Профессор отошел от окна, включил электрический чайник и сел рядом с Обри.

– Она долго ждала, – пожал он плечами. – И дождалась. Убила единственного моего родственника. Совсем молодого парня… У него вся жизнь была впереди! И до самой смерти он не успел себя вспомнить… Если мне судьба дала шанс спасти внука, я его бесповоротно провалил!

Наблюдать за его эмоциональностью Обри пришлось впервые с тех пор, как Профессор спас их с Букером. Человечность, искренняя, сожалеющая и разбитая. Ее сердце дрогнуло.

– Вы уверены, что он… ну…

– Мертв? – громко спросил старик. – Да, черт возьми, я лицезрел его смерть собственными глазами! Я был готов выколоть их, лишь бы не видеть той сцены…

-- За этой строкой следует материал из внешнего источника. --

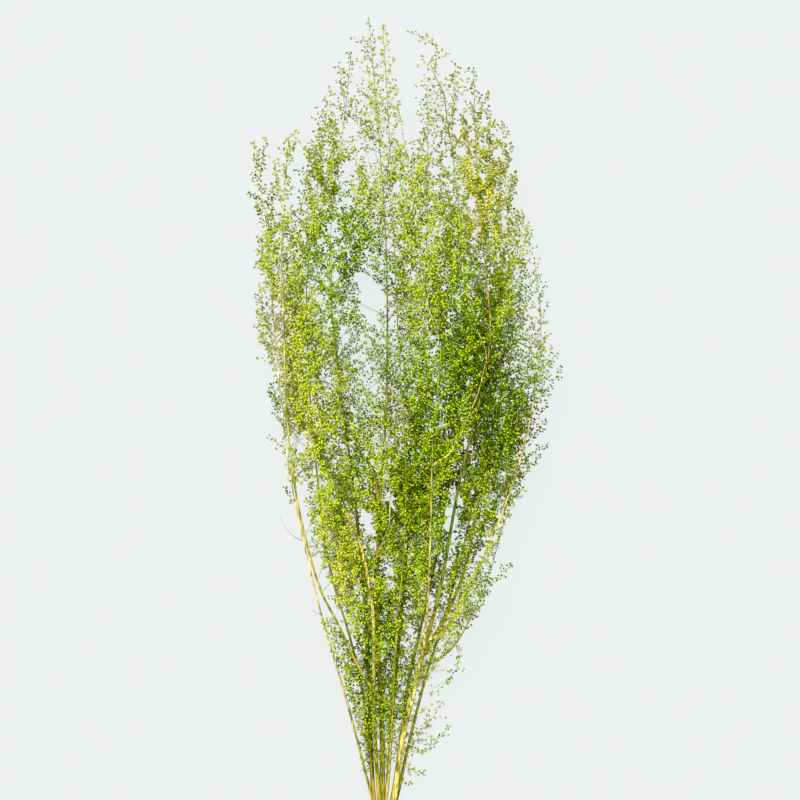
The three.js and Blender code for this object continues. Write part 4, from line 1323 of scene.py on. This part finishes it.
def dress_band():
    """The tie: a flat rubber strip, wound round the sheaf side by side."""
    shape = bmesh.new()
    rings = [[shape.verts.new(corner) for corner in band_section(step)]
             for step in range(BAND_TURNS * BAND_STEPS + 1)]
    for ring, after in zip(rings, rings[1:]):
        for k in range(BAND_SECTION):
            beside = (k + 1) % BAND_SECTION
            shape.faces.new((ring[k], ring[beside], after[beside], after[k]))
    for ring in (rings[0], rings[-1]):
        shape.faces.new(ring)
    bmesh.ops.recalc_face_normals(shape, faces=shape.faces)
    band = smooth_object("elastic_band_wound", shape)
    band.data.materials.append(rubber_finish())
    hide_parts("elastic_band")
    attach(band, "root")


def add_floor():
    corners = [(x * FLOOR_REACH, y * FLOOR_REACH, 0)
               for x, y in ((-1, -1), (1, -1), (1, 1), (-1, 1))]
    mesh = bpy.data.meshes.new("floor")
    mesh.from_pydata(corners, [], [(0, 1, 2, 3)])
    mesh.materials.append(floor_finish())
    floor = add_object("floor", mesh)


def add_light(name, place, size, watts):
    light = bpy.data.lights.new(name, "AREA")
    light.shape, light.size, light.energy = "DISK", size, watts
    item = add_object(name, light)
    item.location = place
    aim = Vector(LIGHTS_AIM) - Vector(place)
    item.rotation_euler = aim.to_track_quat("-Z", "Y").to_euler()


def add_camera():
    """The camera looks straight down, with the whole frame VIEW_WIDTH across at mid height."""
    camera = bpy.data.cameras.new("camera")
    camera.lens = LENS
    camera.sensor_width = SENSOR
    item = add_object("camera", camera)
    middle = row(Vector((*VIEW_MIDDLE, VIEW_HEIGHT)))
    item.location = middle + Vector((0, 0, VIEW_DISTANCE * MM))
    bpy.context.scene.camera = item


def add_world():
    world = bpy.data.worlds.new("studio")
    world.use_nodes = True
    background = world.node_tree.nodes["Background"]
    background.inputs["Color"].default_value = (*SKY_COLOUR, 1)
    background.inputs["Strength"].default_value = SKY_STRENGTH
    bpy.context.scene.world = world


dress_stems()
dress_band()
add_floor()
add_world()
add_light("key", *KEY_LIGHT)
add_light("fill", *FILL_LIGHT)
add_camera()
bpy.context.scene.view_settings.view_transform = "Standard"
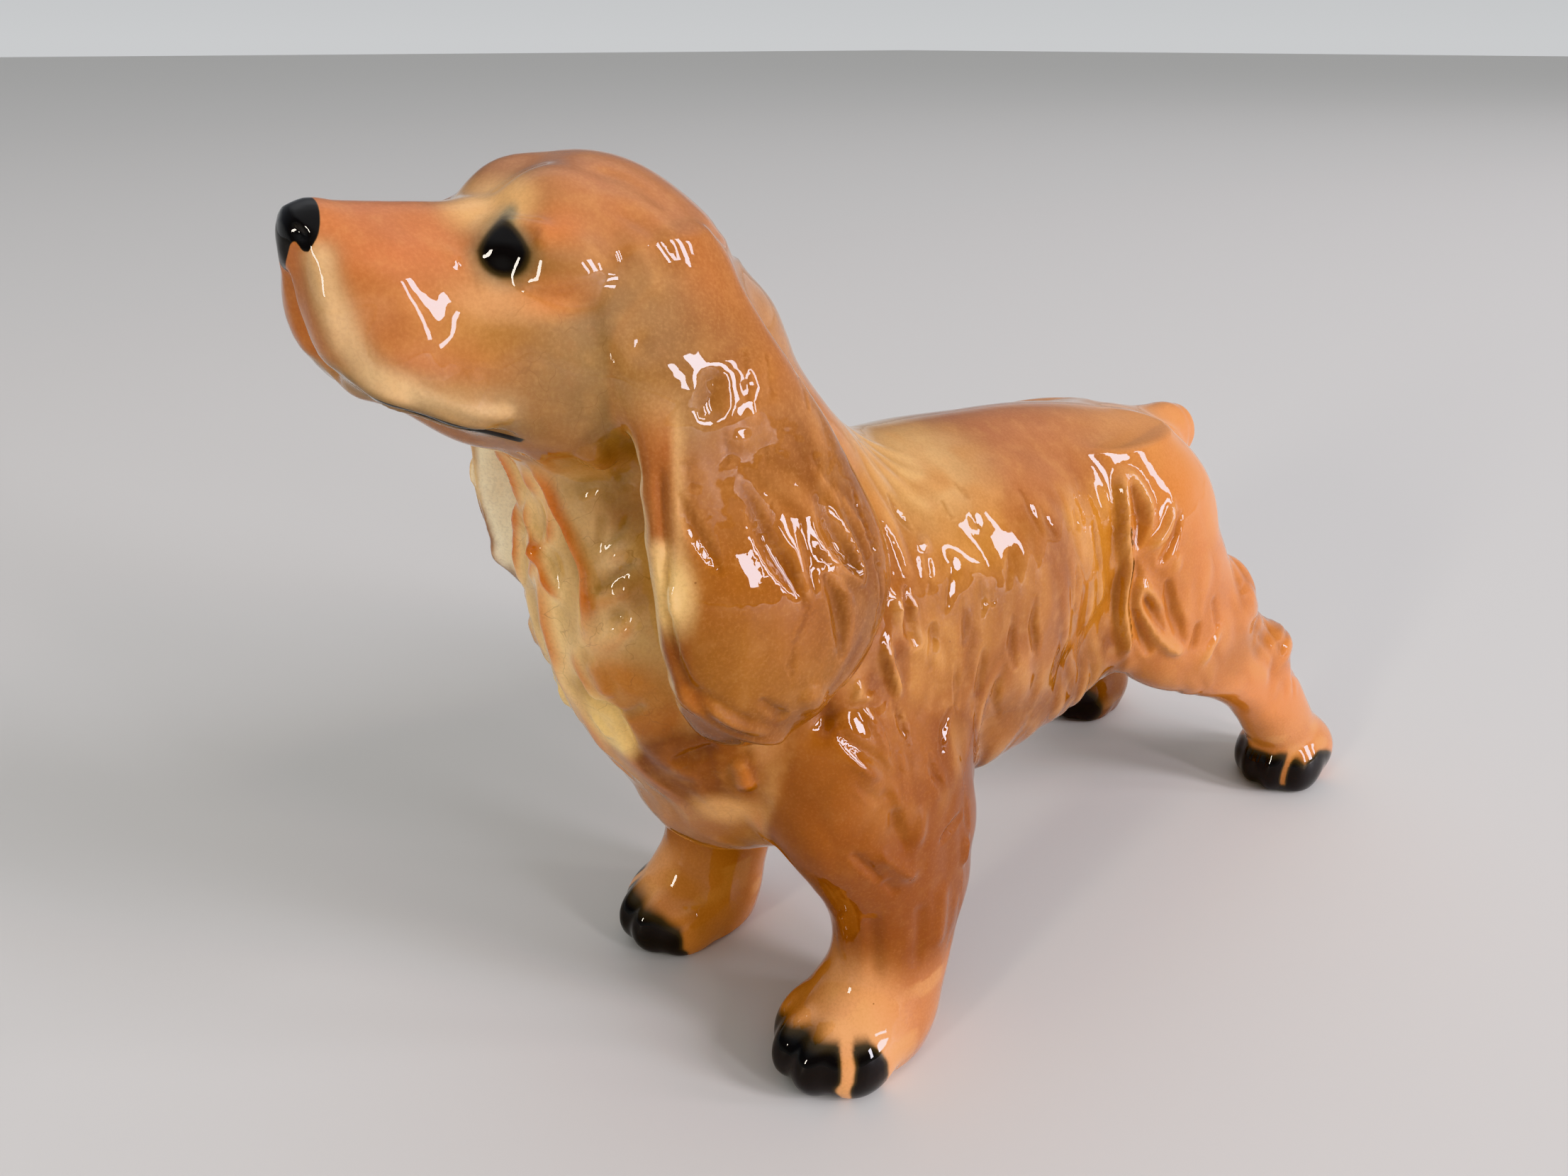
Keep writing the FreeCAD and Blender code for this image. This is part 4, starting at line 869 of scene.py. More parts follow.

Обри по характеру не умела утешать людей. Ей по нраву было создавать неловкие ситуации и смотреть, как условный собеседник будет себя вести. Отчего трогательная беседа с Профессором вызывала в ней море дискомфорта. Она неуклюже себя чувствовала, видя, как в глазах Профессора собрались слезы, и ей было отвратительно от тех требований, что она выдвигала в дверном проеме.